Your task
Write the data out again in full, with no departure from the original.

━━━━━━━━━━

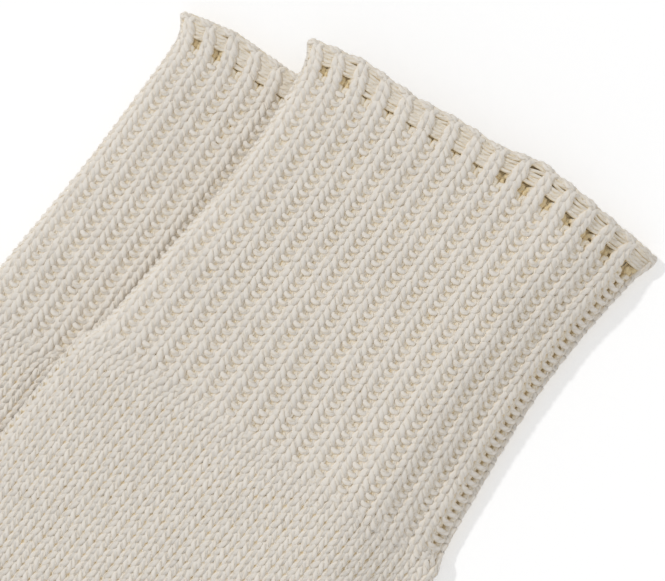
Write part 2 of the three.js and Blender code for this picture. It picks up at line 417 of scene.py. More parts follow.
def half_ring(share, first, second, flat, half):
    """Point on half of a flattened ring, evenly along it from its first fold to its second."""
    zero = np.zeros_like(share)
    long_first = quarter_round(zero, first, half)[2]
    long_second = quarter_round(zero, second, half)[2]
    whole = long_first + flat + long_second
    gone = np.clip(share, 0, 1) * whole
    left_in, left_up, _ = quarter_round(np.minimum(gone, long_first), first, half)
    right_in, right_up, _ = quarter_round(np.minimum(whole - gone, long_second), second, half)
    in_left, in_right = gone < long_first, whole - gone < long_second
    across = np.where(in_right, first + flat + second - right_in, first + gone - long_first)
    across = np.where(in_left, left_in, across)
    up = np.where(in_left, left_up, np.where(in_right, right_up, half))
    return across, up, whole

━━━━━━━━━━

Exercise answer
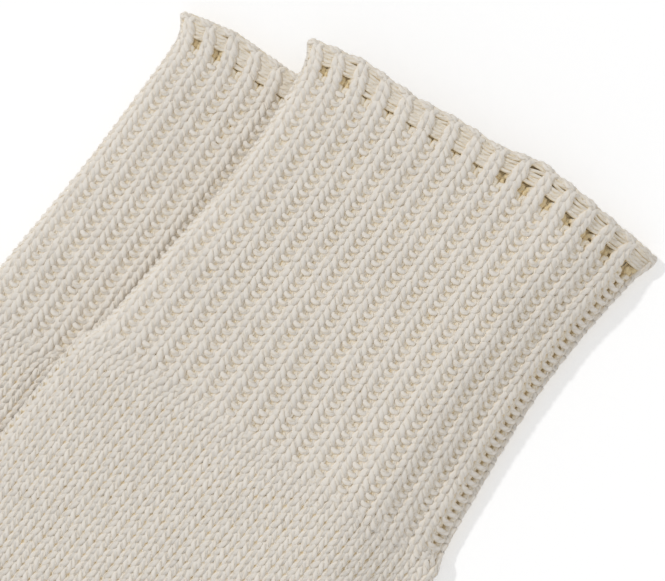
Write part 2 of the three.js and Blender code for this picture. It picks up at line 417 of scene.py. More parts follow.
def half_ring(share, first, second, flat, half):
    """Point on half of a flattened ring, evenly along it from its first fold to its second."""
    zero = np.zeros_like(share)
    long_first = quarter_round(zero, first, half)[2]
    long_second = quarter_round(zero, second, half)[2]
    whole = long_first + flat + long_second
    gone = np.clip(share, 0, 1) * whole
    left_in, left_up, _ = quarter_round(np.minimum(gone, long_first), first, half)
    right_in, right_up, _ = quarter_round(np.minimum(whole - gone, long_second), second, half)
    in_left, in_right = gone < long_first, whole - gone < long_second
    across = np.where(in_right, first + flat + second - right_in, first + gone - long_first)
    across = np.where(in_left, left_in, across)
    up = np.where(in_left, left_up, np.where(in_right, right_up, half))
    return across, up, whole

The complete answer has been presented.